A few years ago, senior executives were reluctant to have coaches but nowadays, it seems, everybody who is anybody has to have one. David Goddin suggested recently that coaching has become a Veblen Good, as the C-suite compete with each other to get the wackiest, most cutting-edge and most prestigious coaches. And, of course, everyone has to have their own personal coach, despite the obvious advantages of having the same one for the whole exec team. One City HR manager told me recently of the gobsmacking increase in coaching costs in her firm over the last seven years.
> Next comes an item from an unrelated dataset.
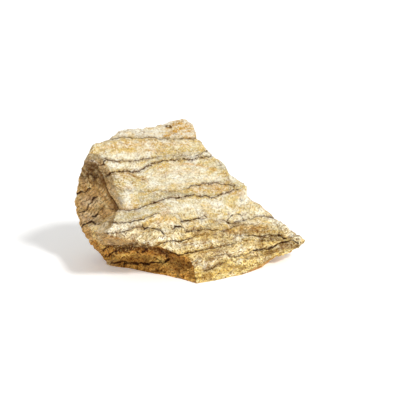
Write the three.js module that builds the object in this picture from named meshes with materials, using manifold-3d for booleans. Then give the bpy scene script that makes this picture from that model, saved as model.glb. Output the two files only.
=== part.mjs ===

Alas, I can’t tell you the amount for fear of incriminating her but, trust me, it went from bugger-all to a-hell-of-a-lot.
If companies diverted that cash away from senior executives and invested it in developing their first line supervisors, might they get better value for money? If, as Professor Coulson-Thomas says, people frontline roles could be helped and supported to understand and tackle more complex issues, what difference might that make? If they were taught to be more effective people managers and could help their teams be just a bit better, what would that do for the organisation’s performance? The World Management Survey’s findings suggest it would be quite a lot.
Apparently, after a brief truce, the War-for-Talent is back on again. If we must use military metaphors, might we be better served spending a little more time helping the NCOs and a little less on the generals and majors?
Hat Tip: Stefan Stern for the link to the Greenwich research.
Update: Someone has just sent me a link to Chasing Stars: The Myth of Talent and the Portability of Performance by Boris Groysberg. Sounds like my kind of book. Has anyone else read it?